- Data block
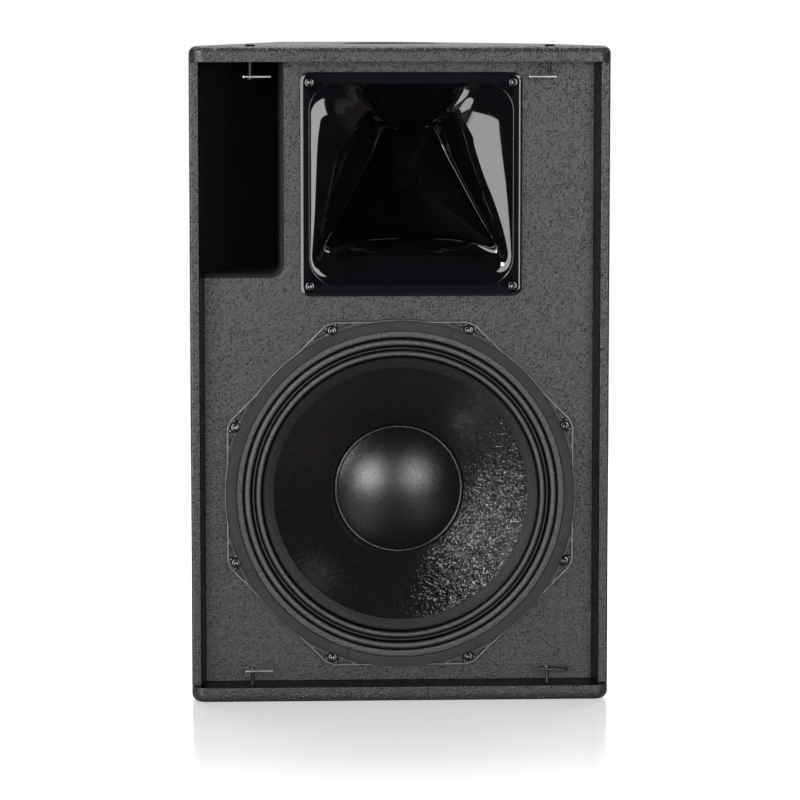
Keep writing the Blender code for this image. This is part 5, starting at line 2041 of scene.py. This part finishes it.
left_box = softbox("left_softbox", -39, 6, 2.2, 1.6, 3.0, 5.4)
right_box = softbox("right_softbox", 26, 8, 2.2, 0.85, 1.5, 6.0)
strip = softbox("upper_left_strip", -52, 36, 2.2, 0.5, 0.5, 24.0)
cap_left = softbox("cap_left_softbox", -31, 5, 2.2, 0.46, 0.8, 25.0)
cap_right = softbox("cap_right_softbox", 20, 6, 2.2, 0.44, 0.8, 18.0)
cone_side = softbox("cone_side_softbox", -46, 13, 2.2, 0.42, 0.9, 50.0)
cone_other = softbox("cone_other_softbox", 40, 20, 2.2, 0.3, 0.4, 1.0)
for lamp in (left_box, right_box, strip, cap_left, cap_right, cone_side, cone_other):
    lamp.visible_diffuse = False
softbox("front_key", -3, 8, 3.4, 1.3, 0.8, 62.0, glossy=False)
backdrop = softbox("backdrop", 180, 9, 2.4, 4.0, 1.3, 1.4)
backdrop_top = softbox("backdrop_for_top", 180, 9, 2.4, 4.0, 1.3, 0.85)
softbox("top_back", 180, 58, 2.4, 2.6, 1.2, 3.6)


def lights_only(lamps, pieces, name):
    """These lights shine on these pieces and no others, as a flag or a snoot would have them do."""
    group = bpy.data.collections.new(name)
    for piece in pieces:
        group.objects.link(piece)
    for lamp in lamps:
        lamp.light_linking.receiver_collection = group


front_pieces = {"woofer_cone_paper", "dust_cap_dome"}
top_piece = bpy.data.objects["top_panel_painted"]
meshes = [o for o in bpy.context.scene.objects if o.type == "MESH"]
lights_only((left_box, right_box, strip), [o for o in meshes if o.name not in front_pieces], "lit_by_sides")
lights_only((backdrop,), [o for o in meshes if o != top_piece], "lit_by_backdrop")
lights_only((backdrop_top,), [top_piece], "lit_top")
lights_only((cap_left, cap_right), [bpy.data.objects["dust_cap_dome"]], "lit_cap")
lights_only((cone_side, cone_other), [bpy.data.objects["woofer_cone_paper"]], "lit_cone")

az, el, distance = math.radians(-2.6), math.radians(6.013), 3.7
aim = Vector((-0.000889, -0.184, 0.34631))
back = Vector((math.sin(az) * math.cos(el), -math.cos(az) * math.cos(el), math.sin(el)))
camera_data = bpy.data.cameras.new("camera")
camera_data.sensor_width = 36.0
camera_data.lens = 36.0 * 3587.66 / 800.0
camera_data.shift_y = -0.036
camera_data.clip_end = 100.0
camera = bpy.data.objects.new("camera", camera_data)
camera.location = aim + back * distance
camera.rotation_mode = "QUATERNION"
camera.rotation_quaternion = back.to_track_quat("Z", "Y")
bpy.context.scene.collection.objects.link(camera)
bpy.context.scene.camera = camera
bpy.context.scene.view_settings.view_transform = "Standard"

low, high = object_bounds()
({
        "cad": [list(cad_lo), list(cad_hi)],
        "visual": [list(low), list(high)],
    })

- Exercise objective
Can you give every line above again, exactly as written?

- Solution to this exercise
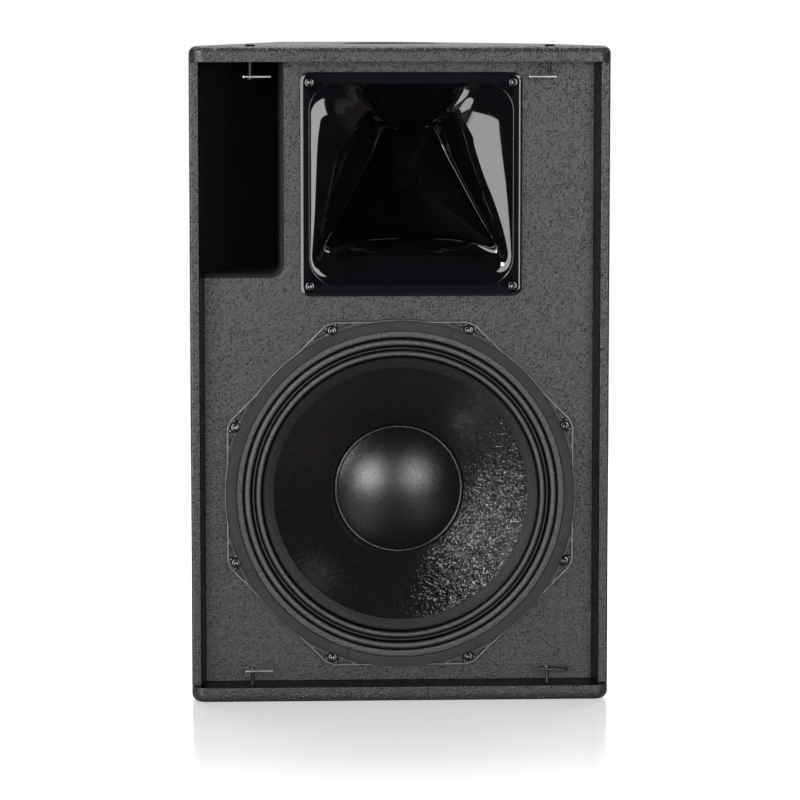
Keep writing the Blender code for this image. This is part 5, starting at line 2041 of scene.py. This part finishes it.
left_box = softbox("left_softbox", -39, 6, 2.2, 1.6, 3.0, 5.4)
right_box = softbox("right_softbox", 26, 8, 2.2, 0.85, 1.5, 6.0)
strip = softbox("upper_left_strip", -52, 36, 2.2, 0.5, 0.5, 24.0)
cap_left = softbox("cap_left_softbox", -31, 5, 2.2, 0.46, 0.8, 25.0)
cap_right = softbox("cap_right_softbox", 20, 6, 2.2, 0.44, 0.8, 18.0)
cone_side = softbox("cone_side_softbox", -46, 13, 2.2, 0.42, 0.9, 50.0)
cone_other = softbox("cone_other_softbox", 40, 20, 2.2, 0.3, 0.4, 1.0)
for lamp in (left_box, right_box, strip, cap_left, cap_right, cone_side, cone_other):
    lamp.visible_diffuse = False
softbox("front_key", -3, 8, 3.4, 1.3, 0.8, 62.0, glossy=False)
backdrop = softbox("backdrop", 180, 9, 2.4, 4.0, 1.3, 1.4)
backdrop_top = softbox("backdrop_for_top", 180, 9, 2.4, 4.0, 1.3, 0.85)
softbox("top_back", 180, 58, 2.4, 2.6, 1.2, 3.6)


def lights_only(lamps, pieces, name):
    """These lights shine on these pieces and no others, as a flag or a snoot would have them do."""
    group = bpy.data.collections.new(name)
    for piece in pieces:
        group.objects.link(piece)
    for lamp in lamps:
        lamp.light_linking.receiver_collection = group


front_pieces = {"woofer_cone_paper", "dust_cap_dome"}
top_piece = bpy.data.objects["top_panel_painted"]
meshes = [o for o in bpy.context.scene.objects if o.type == "MESH"]
lights_only((left_box, right_box, strip), [o for o in meshes if o.name not in front_pieces], "lit_by_sides")
lights_only((backdrop,), [o for o in meshes if o != top_piece], "lit_by_backdrop")
lights_only((backdrop_top,), [top_piece], "lit_top")
lights_only((cap_left, cap_right), [bpy.data.objects["dust_cap_dome"]], "lit_cap")
lights_only((cone_side, cone_other), [bpy.data.objects["woofer_cone_paper"]], "lit_cone")

az, el, distance = math.radians(-2.6), math.radians(6.013), 3.7
aim = Vector((-0.000889, -0.184, 0.34631))
back = Vector((math.sin(az) * math.cos(el), -math.cos(az) * math.cos(el), math.sin(el)))
camera_data = bpy.data.cameras.new("camera")
camera_data.sensor_width = 36.0
camera_data.lens = 36.0 * 3587.66 / 800.0
camera_data.shift_y = -0.036
camera_data.clip_end = 100.0
camera = bpy.data.objects.new("camera", camera_data)
camera.location = aim + back * distance
camera.rotation_mode = "QUATERNION"
camera.rotation_quaternion = back.to_track_quat("Z", "Y")
bpy.context.scene.collection.objects.link(camera)
bpy.context.scene.camera = camera
bpy.context.scene.view_settings.view_transform = "Standard"

low, high = object_bounds()
({
        "cad": [list(cad_lo), list(cad_hi)],
        "visual": [list(low), list(high)],
    })